De janeiro a dezembro de 2019, foram registrados 89 mil focos de calor na Amazônia, 30% a mais do que no ano anterior, de acordo com o Inpe. Já entre os meses de maio e julho de 2020, houve um aumento de 23% nos focos em comparação ao mesmo período no ano passado. Além disso, junho apresentou os maiores índices para o mês em 13 anos.
Vista aérea de área queimada na Amazônia, perto de Apuí (AM) em agosto
Ueslei Marcelino/Reuters
Também chamadas de ‘hotspots’, as áreas críticas englobam quatro municípios líderes em fogo e desmatamento em 2019: Altamira e São Félix do Xingu, no Pará; Porto Velho, em Rondônia; e Lábrea, no Amazonas.
A bióloga brasileira Erika Berenguer, pesquisadora nas Universidades de Oxford e Lancaster, explica que ambos os fenômenos – desmatamento e queimadas – não aconteceram de maneira dissociada na Amazônia nos últimos dois anos.
“No processo do desmatamento, o fogo é a etapa final, transformando em cinzas a floresta que ali estava, já que não tem como colocar boi ou plantar grão com todas aquelas árvores caídas no chão”, explica.
Considerando toda a Amazônia Legal no primeiro semestre deste ano, 60% dos focos aconteceram em propriedades rurais, sendo 50% em fazendas de médio e grande porte e 10% em pequenas propriedades.
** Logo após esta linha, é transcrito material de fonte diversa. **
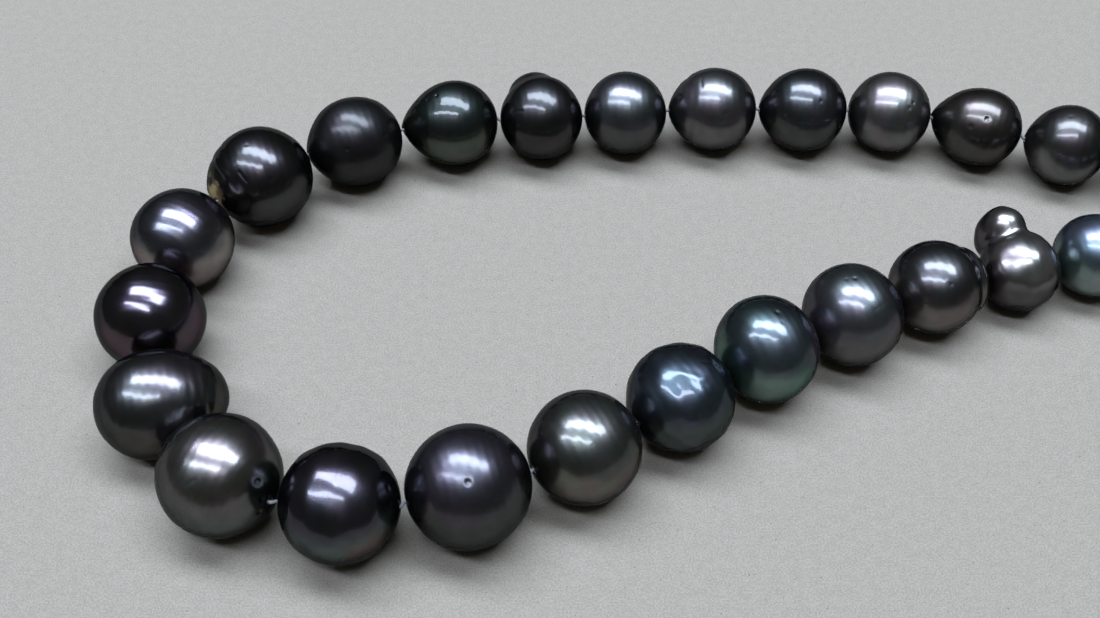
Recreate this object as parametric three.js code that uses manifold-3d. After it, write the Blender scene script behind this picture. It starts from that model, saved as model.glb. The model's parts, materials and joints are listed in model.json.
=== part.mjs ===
// A strand of thirty-three dark baroque pearls, laid out on a table in a U with its ball clasp unfastened.
// Millimetres. +X runs from the bend to the two ends, +Y across the U, +Z up from the table.
import * as THREE from 'three';
import { mergeVertices } from 'three/addons/utils/BufferGeometryUtils.js';
import Module from 'manifold-3d';

const wasm = await Module();
wasm.setup();

// Driving dimensions
const CLEARANCE = 0.25; // between neighbouring pearls, along the strand
const BORE = 1.0; // diameter of the hole drilled through every pearl
const THREAD = 0.4; // diameter of the silk thread
const THREAD_SIDES = 6;
const PEARL_SIDES = 14; // facets round a pearl's growth axis
const CAP_STEPS = 5; // facets from a pearl's widest section to its tip
const ROUND = 0.5; // tip exponents: a round end, a tapered one and a pointed one
const TAPERED = 0.62;
const POINTED = 0.72;
const RING_WIDTH = 0.45; // half width of a ring groove
const CENTRE_PEARL = 17; // the pearl at the middle of the strand, in the bend of the U

const LOOP_RADIUS = 1.5; // bullion loop, centre of the loop to the middle of its wire
const LOOP_WIRE = 0.7;
const LOOP_OPENING = 0.9; // half angle left open towards the pearl, radians
const EYE_RADIUS = 1.6; // eye of each clasp half, to the middle of its wire
const EYE_WIRE = 0.7;
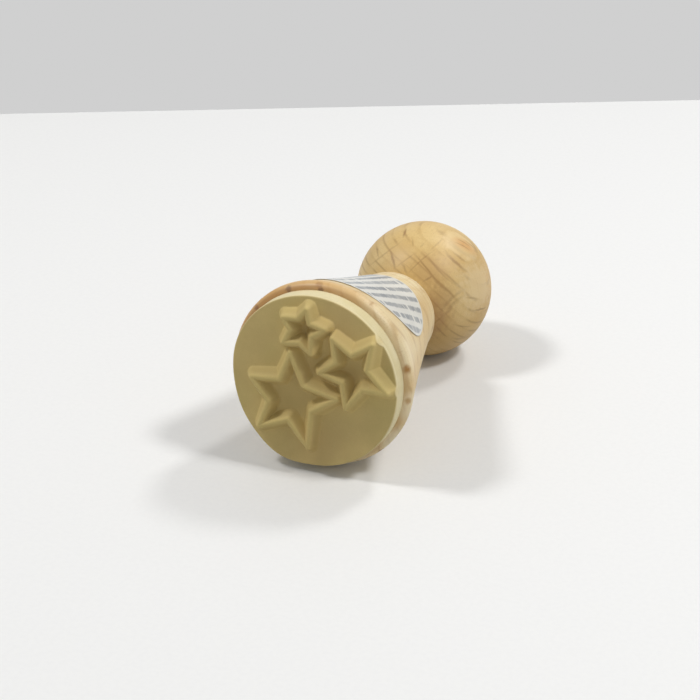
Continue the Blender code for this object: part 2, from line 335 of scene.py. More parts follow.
# Beech cut from a log: growth rings are tubes round the pith, which lies along the stamp's axis. The
# distance from the pith gives the rings, and the angle round it, the distance and the length along
# the grain together give thin ray flecks, pores and fibre streaks.
def beechFinish(name, wood, marks=(), grain=None):
    beech = Finish(name)
    position = beech.position()
    pith = place(around(-wood["pithDistance"], wood["pithTurn"], 0.0))
    towards = heading(wood["pithTurn"])
    across = np.cross(faceOut, towards)
    fromPith = beech.vector("SUBTRACT", position, vectorOf(pith))
    x = beech.vector("DOT_PRODUCT", fromPith, vectorOf(towards))
    y = beech.vector("DOT_PRODUCT", fromPith, vectorOf(across))
    z = beech.vector("DOT_PRODUCT", fromPith, vectorOf(faceOut))
    stretched = beech.join(x, y, z * timber["alongGrain"])
    wander = (beech.noise(stretched, 55, 2) - 0.5) * wood["ringWander"]
    radius = beech.math("SQRT", x * x + y * y) + wander
    swing = beech.math("ARCTAN2", y, x) * wood["pithDistance"]
    inRing = beech.math("FRACT", radius / wood["ringSpacing"])

    late = inRing.step(0.50, 0.90) * inRing.step(1.0, 0.95)
    ringLine = inRing.step(0.66, 0.84) * inRing.step(1.0, 0.86)
    ringLine = ringLine * beech.noise(
        beech.join(swing, radius * 2.0, z), wood["breakScale"], 1.5
    ).step(0.42, 0.58)                                               # broken here and there

    rayPlace = beech.join(swing / wood["rayAcross"], radius / wood["rayDeep"], z / wood["rayLong"])
    ray = beech.cells(rayPlace, 1.0).step(wood["rayWidth"], wood["rayWidth"] * 0.40)
    ray = ray * beech.noise(rayPlace, 0.35, 1).step(0.36, 0.50)      # none at all in places

    fibre = beech.noise(beech.join(x * 9.0, y * 9.0, z * 0.35), timber["fibreScale"], 3, 0.6)
    pores = beech.cells(beech.join(x, y, z * 0.12), timber["poreScale"]).step(0.33, 0.10)
    cloud = beech.noise(stretched, timber["cloudScale"], 2)
    broad = beech.noise(position, timber["broadScale"], 1)

    colour = beech.blend(cloud.step(0.32, 0.70), wood["pale"], wood["warm"])
    colour = beech.blend(broad.step(0.42, 0.68) * timber["broadTone"], colour, wood["deep"])
    colour = beech.blend(fibre.step(0.40, 0.72) * timber["fibreTone"], colour, wood["deep"])
    colour = beech.blend(late * wood["lateTone"], colour, wood["deep"])
    colour = beech.blend(ringLine * wood["lineTone"], colour, wood["dark"])
    colour = beech.blend(ray * wood["rayTone"], colour, wood["dark"])
    colour = beech.blend(pores * timber["poreTone"], colour, wood["dark"])
    if "edge" in wood:             # the front edge is stained, most of all where it faces the edge's turn, and has a line of painted shade next to the cushion
        edge = wood["edge"]
        fromAxis = beech.vector("SUBTRACT", position, vectorOf(headFront))
        facing = beech.vector("DOT_PRODUCT", fromAxis, vectorOf(heading(edge["turn"])))
        facing = facing.step(7 * mm, 27 * mm)
        stain = z.step(-edge["reach"], -0.8 * mm) * (0.05 + facing * 0.95) * (0.55 + cloud)
        colour = beech.blend(stain * edge["tone"], colour, edge["stain"])
        # Painted shade: a brown line along the wood just behind the cushion, where shade falls between
        # wood and cushion.
        line = z.step(-edge["line"], -edge["line"] * 0.35) * broad.step(0.20, 0.50)
        colour = beech.blend(line * (0.40 + facing * 0.60) * edge["lineTone"], colour, edge["brown"])
    for mark in marks:             # round spots with ragged outlines
        spot = place(around(mark["radius"], mark["turn"], mark["height"]))
        ragged = beech.noise(position, mark.get("fray", timber["markFray"]), 2) - 0.5
        gap = beech.vector("DISTANCE", position, vectorOf(spot)) + ragged * mark["size"] * 0.9
        inside = gap.step(mark["size"], mark["size"] * mark.get("core", timber["markCore"]))
        colour = beech.blend(inside * mark["tone"], colour, mark["colour"])
    if grain:
        push = beech.noise(position, timber["fibreScale"], output="Color")
        push = beech.vector("SUBTRACT", push, (0.5,) * 3)
        push = beech.vector("MULTIPLY", push, (timber["strokeWobble"],) * 3)
        pushed = beech.vector("ADD", position, push)
        knot = grainStroke(beech, pushed, **grain["knot"])
        colour = beech.blend(knot * (0.60 + fibre * 0.8), colour, grain["orange"])
        darkest = 0.0
        for stroke in grain["strokes"]:
            darkest = beech.math("MAXIMUM", grainStroke(beech, pushed, **stroke), darkest)
        colour = beech.blend(darkest * (0.50 + fibre * 0.7), colour, wood["stroke"])

    lathe = beech.noise(beech.join(z, 0.0, 0.0), wood["latheScale"], 3, 0.7)
    turned = lathe.step(0.47, 0.62) * (1.0 + z.step(-40 * mm, -47 * mm, 1.6))     # most at the shoulder
    colour = beech.blend(turned * wood["latheTone"], colour, wood["deep"])
    normal = beech.bump(fibre - ray * 0.8 - pores * 0.5, timber["fibreDepth"], 0.45)
    normal = beech.bump(lathe, timber["latheDepth"], wood["latheBump"], normal)
    roughness = timber["roughness"] + (cloud - 0.5 + ray) * timber["roughnessSpread"]
    return beech.surface(
        Base_Color=colour, Roughness=roughness, Normal=normal,
        Coat_Weight=timber["coat"], Coat_Roughness=timber["coatRoughness"],
    )


# Turned handle: head, cone, shoulder and neck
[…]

As terras indígenas correspondem a 12% dos focos de calor.
Os dados são da nota técnica do Instituto de Pesquisa Ambiental da Amazônia (Ipam), divulgada em agosto deste ano, e vão de encontro ao discurso de Bolsonaro na ONU na terça-feira (22), quando ele disse que “índios e caboclos” são os responsáveis pelas queimadas na Amazônia.
Para Paulo Moutinho, cientista sênior do Ipam, é fundamental que o governo siga as orientações da ciência. “Há previsões muito importantes sendo feitas em relação ao desmatamento e fogo na região que precisam ser consideradas pelo governo, caso contrário nós continuaremos a assistir esses eventos de desmatamento e fogo nos próximos anos durante o período seco na região.”
A nota do Ipam destaca ainda que o fogo de manejo agropecuário é o tipo mais comum na Amazônia desde 2016, mas os focos de calor registrados realizado em áreas recém-desmatadas e os incêndios florestais cresceram, confirmando a relação das queimadas ao desmatamento.
O Imazon, instituto que faz pesquisas na Amazônia há 30 anos, aponta dois motivos que colaboram para o desmatamento ilegal. “O estímulo que está vindo do mercado e o enfraquecimento do lado da política na aplicação da penalidade, da fiscalização e da prevenção”, cita Paulo Barreto, pesquisador do instituto.